When designing, Cohan took cues from photos her client had pulled from magazines and Pinterest. “I wanted it to appear very natural,” the wife says. “I was very particular about it. I didn’t want too many colors—that’s not pleasing to the eye. I wanted blues, purples and a little bit of pink and white.”

The few existing planting beds were incorporated into the design, Cohan says, “so we just massaged them.” Workers filled holes and built walls for raised beds, adding “mountains of compost and soil as well as gypsum to break up the heavy clay” to keep plants happy without constant pampering.

Plants also must coexist with deer. As Cohan puts it, “You won’t have roses, but you can have blossoms and color and scent.” The property’s only fence is around the pool, Cohan says, so everything beyond needs to be deer-resistant. The exception is the hydrangeas, and “right now the deer are leaving them alone.” The wife says the deer forced her only compromise in the project. “I couldn’t have some plants I wanted, like hosta.”

The family’s Labrador retrievers figured heavily into the project too. “My dogs come before everything else with the garden,” the wife says. “They don’t dig up plants so much as they go after chipmunks.” The solution: Temporary fencing allows plants to become established without canine interference. After that, care is minimal, Cohan says: Early each year, there’s weeding and mulching, and after that “it’s not huge maintenance, just weeding and deadheading.”


Although Cohan designed the entire acreage right away, implementation was phased at the homeowners’ request. “I’m really busy,” says the wife, who does most of the container plantings. “I have three sons and my dogs. I didn’t want to make too many decisions at once. We like to do research and do things right. I waited to do the hill because I wanted to live with it awhile.”

Its time came in 2015. The “mass of pachysandra and weeds,” as Cohan describes the hill, was tamed with reclaimed granite curbs used as steps in the turf grass plus a two-tiered area of blooming plants and ornamental grasses designed to be viewed from the pool. Cohan terraced the planting with boulders, some that were already on-site and others brought in to match.

The entire garden is designed for a sequence of blooms, starting with bulbs and redbud trees. “The peak bloom is up to the Fourth of July,” Cohan says. “Then it’s grasses and a couple of showier things. The color [including asters] ramps up again in fall” when family members return from their shore home.

All the while, “my plan is for plants to duke it out with each other, and the strongest survive,” Cohan says. If a plant struggles in a particular spot, she moves in something that’s doing well elsewhere.

The homeowners are on board with that philosophy. “Often when you plant a garden you have to realize that in a year or two, everything grows and changes,” the wife says. “It’s not instant gratification. Sometimes there’s something that should work but the deer or dogs get into it. I learned patience from our three sons…We’re not perfectionists. Things can be beautiful and not be perfect.”

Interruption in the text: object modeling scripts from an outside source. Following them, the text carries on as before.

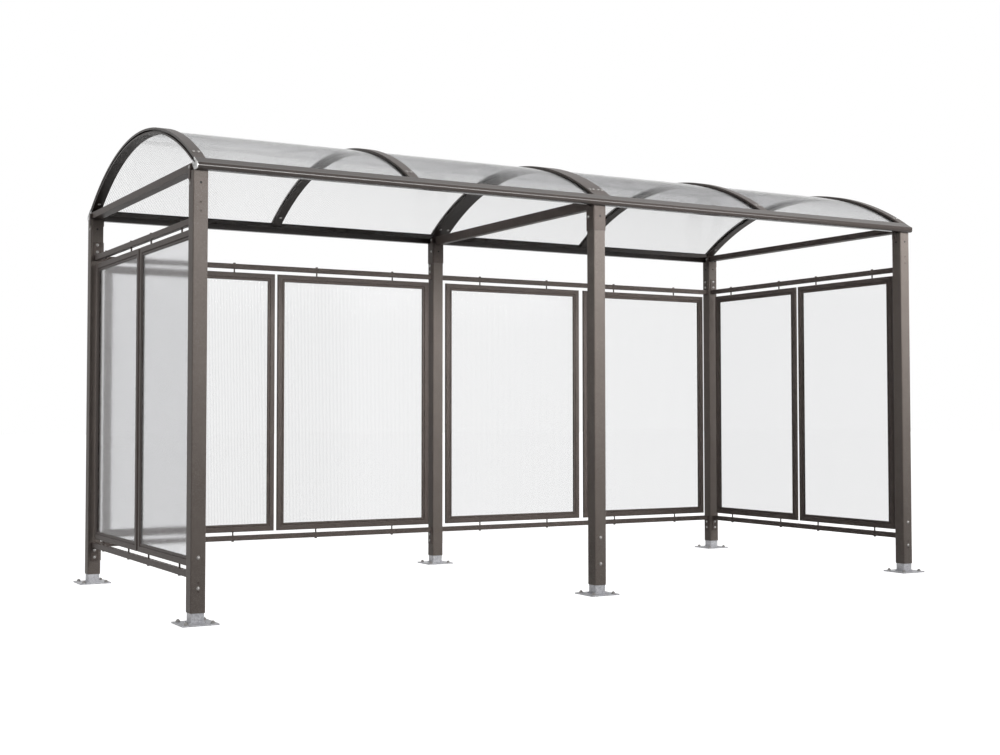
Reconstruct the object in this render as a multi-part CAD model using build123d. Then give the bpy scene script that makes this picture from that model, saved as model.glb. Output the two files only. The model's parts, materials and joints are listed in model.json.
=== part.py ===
from build123d import *
import os

# Bike shelter: six square posts on bolted feet, a barrel roof of twin-wall sheets
# clamped to curved bars, and framed panels round the back and both ends.
# Millimetres, +Z up. X runs along the shelter, the open front faces -Y,
# and the origin is on the ground at the middle of the plan.

os.makedirs("parts", exist_ok=True)

# Plan, centre to centre of the posts
left_bay = 2470.0
right_bay = 2530.0
plan_depth = 2066.0

# Fits
seat_gap = 0.3
stub_clearance = 0.5
least_bore_radius = 1.0

# Posts, up to the underside of the eave profile
post_side = 80.0
post_wall = 4.0
post_corner_radius = 7.0
post_bottom = 59.0
eave_seat = 2321.0

# Feet
foot_plate_x = 195.0
foot_plate_y = 186.0
foot_plate_thickness = 8.0
foot_stub_top = 400.0
foot_stub_wall = 4.0
anchor_edge_x = 27.5
anchor_edge_y = 25.0
anchor_hole_radius = 7.0

# Roof: its curve springs from the eave's lip and rises to the crown
roof_rise = 311.6
eave_lip_height = 68.4
bar_width = 60.0
bar_flange = 9.4
bar_web = 12.0
bar_web_recess = 16.0
strip_height = 12.0
strip_wall = 4.0
roof_sheet_thickness = 10.0
sheet_expansion_gap = 4.0
sheet_entry = 34.0

# Eave profile, measured outwards from the centre line of the posts
eave_inner_offset = 5.0
eave_foot_offset = 30.0
eave_foot_rise = 30.0
eave_lip_offset = 22.0
eave_step_offset = 66.0
eave_nose_reach = 84.0
eave_nose_radius = 20.0
eave_wall = 3.0
eave_cap_thickness = 3.0
cap_slot_offset = 42.0
cap_slot_width = 10.0
cap_slot_rise = 20.0

# Cross ties, the cheeks that hold them to the post tops, and the middle tie's sleeves
tie_long_side = 60.0
tie_short_side = 40.0
tie_wall = 3.0
tie_rise = 45.0
sleeve_height = 147.0
sleeve_wall = 4.0
cheek_rise = 37.0
packer_height = 30.0
cheek_lap = 41.0

# Rails, the top ones hung at a set drop below the eave
rail_height = 34.0
rail_depth = 30.0
rail_wall = 2.5
rail_corner_radius = 3.0
top_rail_drop = 231.0
bottom_rail_bottom = 227.0
rail_plate_height = 118.0
rail_plate_width = 50.0
rail_plate_thickness = 6.0

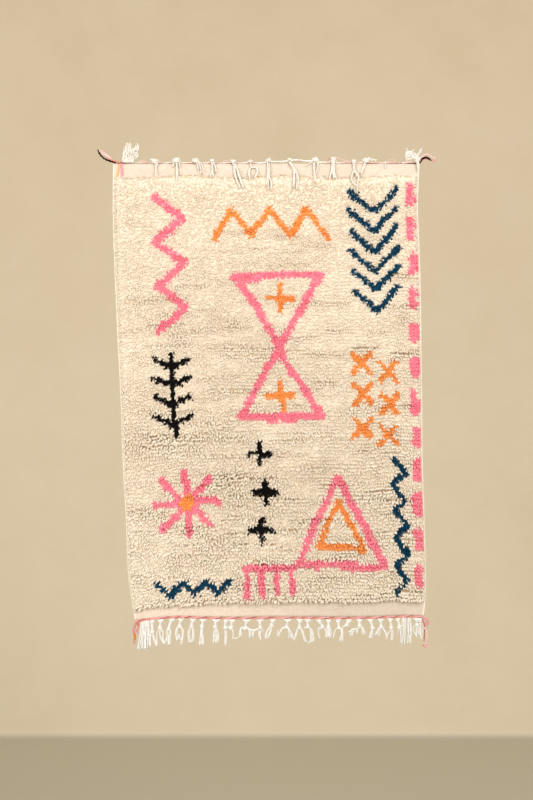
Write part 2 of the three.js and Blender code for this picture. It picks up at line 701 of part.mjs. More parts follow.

“Every year we do a little bit more,” Cohan adds. “I never wanted the property to look like it was just done. We wanted it to look like it was done over time.

“And now it has been done over time, over about five years,” she says with a laugh.

Freelance writer Mary Vinnedge, an avid gardener, is a big fan of Susan Cohan’s sense of humor and practical approach to landscape design.